Here's another one: "Hualalai."

It goes "hu-WAH-la-LIE" and is the volcano on which Kailua-Kona is perched, as well as the name of the last street before the Ironman runners turn onto Ali'i Drive for the final quarter mile of the race. Incidentally, "Ali'i" is pronounced "ah-LEE-ee" and not "ah lee yee," because of the okina separating the i's. (It's also not "a-LEE-hee.")

The most mispronounced word in the Hawaiian language has to be "Hawai'i." It's not "huh-WAH-yee" or "huh-WAH-ee." It's "huh-WHY-ee," with the okina throat catch between diphthong "why" and "ee."

Here's one that might surprise you if you've ever been in a Waikiki tour group led by some guy who looks Samoan but is actually from Decatur or Worcester: "Aloha."

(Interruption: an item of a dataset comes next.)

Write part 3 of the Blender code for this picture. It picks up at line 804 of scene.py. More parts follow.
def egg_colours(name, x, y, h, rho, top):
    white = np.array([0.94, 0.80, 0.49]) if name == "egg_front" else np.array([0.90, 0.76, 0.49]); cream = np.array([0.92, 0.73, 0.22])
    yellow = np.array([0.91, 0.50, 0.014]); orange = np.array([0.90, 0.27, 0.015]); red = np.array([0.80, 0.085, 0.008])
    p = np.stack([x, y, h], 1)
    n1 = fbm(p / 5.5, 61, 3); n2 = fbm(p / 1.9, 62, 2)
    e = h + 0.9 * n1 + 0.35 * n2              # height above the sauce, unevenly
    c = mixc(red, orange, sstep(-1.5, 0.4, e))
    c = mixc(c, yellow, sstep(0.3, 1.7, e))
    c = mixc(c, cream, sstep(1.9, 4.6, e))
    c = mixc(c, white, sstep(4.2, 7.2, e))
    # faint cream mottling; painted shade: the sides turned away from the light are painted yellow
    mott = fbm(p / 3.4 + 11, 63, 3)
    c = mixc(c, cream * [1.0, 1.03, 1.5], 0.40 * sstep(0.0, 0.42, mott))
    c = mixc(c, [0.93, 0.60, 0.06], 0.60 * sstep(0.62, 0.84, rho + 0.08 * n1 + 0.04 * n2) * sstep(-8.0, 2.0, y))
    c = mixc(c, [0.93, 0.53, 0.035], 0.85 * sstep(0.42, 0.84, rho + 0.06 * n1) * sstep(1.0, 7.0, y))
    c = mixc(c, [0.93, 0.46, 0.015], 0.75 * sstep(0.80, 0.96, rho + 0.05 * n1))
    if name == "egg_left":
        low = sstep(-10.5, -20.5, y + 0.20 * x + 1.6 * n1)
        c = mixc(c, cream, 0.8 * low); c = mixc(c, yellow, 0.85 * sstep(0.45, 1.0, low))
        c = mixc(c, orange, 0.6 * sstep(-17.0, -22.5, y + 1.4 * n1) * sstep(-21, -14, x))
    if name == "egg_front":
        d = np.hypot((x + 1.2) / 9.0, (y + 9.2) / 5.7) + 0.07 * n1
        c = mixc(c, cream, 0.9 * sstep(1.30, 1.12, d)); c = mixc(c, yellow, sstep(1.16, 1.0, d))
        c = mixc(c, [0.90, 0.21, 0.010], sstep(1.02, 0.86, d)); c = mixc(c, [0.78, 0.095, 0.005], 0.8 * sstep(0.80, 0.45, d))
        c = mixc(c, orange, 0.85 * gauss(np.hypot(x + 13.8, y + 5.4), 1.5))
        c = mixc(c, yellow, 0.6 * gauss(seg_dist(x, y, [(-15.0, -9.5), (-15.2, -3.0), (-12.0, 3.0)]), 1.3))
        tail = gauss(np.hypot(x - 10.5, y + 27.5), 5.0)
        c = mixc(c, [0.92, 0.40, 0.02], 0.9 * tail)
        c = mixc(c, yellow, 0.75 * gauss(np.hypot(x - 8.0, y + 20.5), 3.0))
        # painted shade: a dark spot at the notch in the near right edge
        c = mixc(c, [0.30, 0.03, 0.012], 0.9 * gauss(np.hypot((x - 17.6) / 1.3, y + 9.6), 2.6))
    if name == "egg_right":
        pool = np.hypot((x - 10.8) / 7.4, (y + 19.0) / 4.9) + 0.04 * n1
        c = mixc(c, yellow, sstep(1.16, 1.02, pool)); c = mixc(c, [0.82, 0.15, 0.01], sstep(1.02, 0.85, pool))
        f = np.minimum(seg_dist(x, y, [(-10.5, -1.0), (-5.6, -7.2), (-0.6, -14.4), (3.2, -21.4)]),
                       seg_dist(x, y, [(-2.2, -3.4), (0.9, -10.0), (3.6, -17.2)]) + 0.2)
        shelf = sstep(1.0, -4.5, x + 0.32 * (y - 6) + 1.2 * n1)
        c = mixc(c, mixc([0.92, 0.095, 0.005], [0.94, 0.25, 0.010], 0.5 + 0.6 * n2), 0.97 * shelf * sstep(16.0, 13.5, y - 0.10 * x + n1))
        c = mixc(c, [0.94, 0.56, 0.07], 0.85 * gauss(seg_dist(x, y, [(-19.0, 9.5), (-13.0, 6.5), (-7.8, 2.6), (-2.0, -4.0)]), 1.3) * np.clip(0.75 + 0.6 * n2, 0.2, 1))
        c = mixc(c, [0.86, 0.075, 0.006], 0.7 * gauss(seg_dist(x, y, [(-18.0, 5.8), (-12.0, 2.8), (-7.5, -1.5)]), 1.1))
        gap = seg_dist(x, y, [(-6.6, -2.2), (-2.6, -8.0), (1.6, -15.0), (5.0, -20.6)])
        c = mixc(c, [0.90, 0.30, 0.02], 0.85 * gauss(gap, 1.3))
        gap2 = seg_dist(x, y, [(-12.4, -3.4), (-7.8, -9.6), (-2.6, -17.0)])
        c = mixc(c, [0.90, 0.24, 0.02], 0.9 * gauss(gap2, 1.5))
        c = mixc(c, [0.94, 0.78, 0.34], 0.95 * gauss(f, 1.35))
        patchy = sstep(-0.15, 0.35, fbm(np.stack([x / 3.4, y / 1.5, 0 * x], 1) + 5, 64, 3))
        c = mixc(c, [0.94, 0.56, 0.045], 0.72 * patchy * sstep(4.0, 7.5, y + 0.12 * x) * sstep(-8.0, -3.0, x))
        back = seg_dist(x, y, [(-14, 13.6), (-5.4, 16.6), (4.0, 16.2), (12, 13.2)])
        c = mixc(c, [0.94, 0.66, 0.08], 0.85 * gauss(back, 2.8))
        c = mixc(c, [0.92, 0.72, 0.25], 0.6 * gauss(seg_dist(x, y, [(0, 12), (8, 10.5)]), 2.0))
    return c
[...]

You know the guy. He's the one that makes you go "a-lo-HAH!" at the top of your lungs forty-seven times before he finally leaves you the hell alone. Well, it's not "a-lo-HAH." In Hawaiian, if there are no diphthongs or kahako (letters with a little hat ^ on them), it's always the next to last syllable that gets stressed. So it's "a-LO-ha" pure and simple, just like you always thought it was. When you hear somebody go "a-lo-HAH," you can be sure he's on the first day of a cruise.

An "e" not combined with another vowel is pronounced as in "left," not "bay." So a "haole," which means someone not of Hawaiian descent, is "HOW-leh," not "howly." (And note that it's two syllable, not three, because of the diphthong "ao"). But Makalei, which is a terrific golf course just above Kailua-Kona, is "MA-ka-lay."

One last thing: That big city on Oahu? It's not "Hah-na-LU-lu." It's "HO-no-LU-lu," as in "Oh no, Lulu!" That one alone will separate you from the people who save up all year for a Hawaiian vacation and then spend all of it at McDonald's and Wal-Mart.

I leave you with this ancient Hawaiian saying:

He lawai`a no ke kai papa`u, he pôkole ke aho;
he lawai`a no ke kai hohonu he loa ke aho.


If you think that's beautiful, it's only because the language is so cool. Translate it into English and it doesn't exactly rank right up there with the best of Oscar Wilde:

A fisherman of the shallow sea uses only a short line; a fisherman of the deep sea has a long line.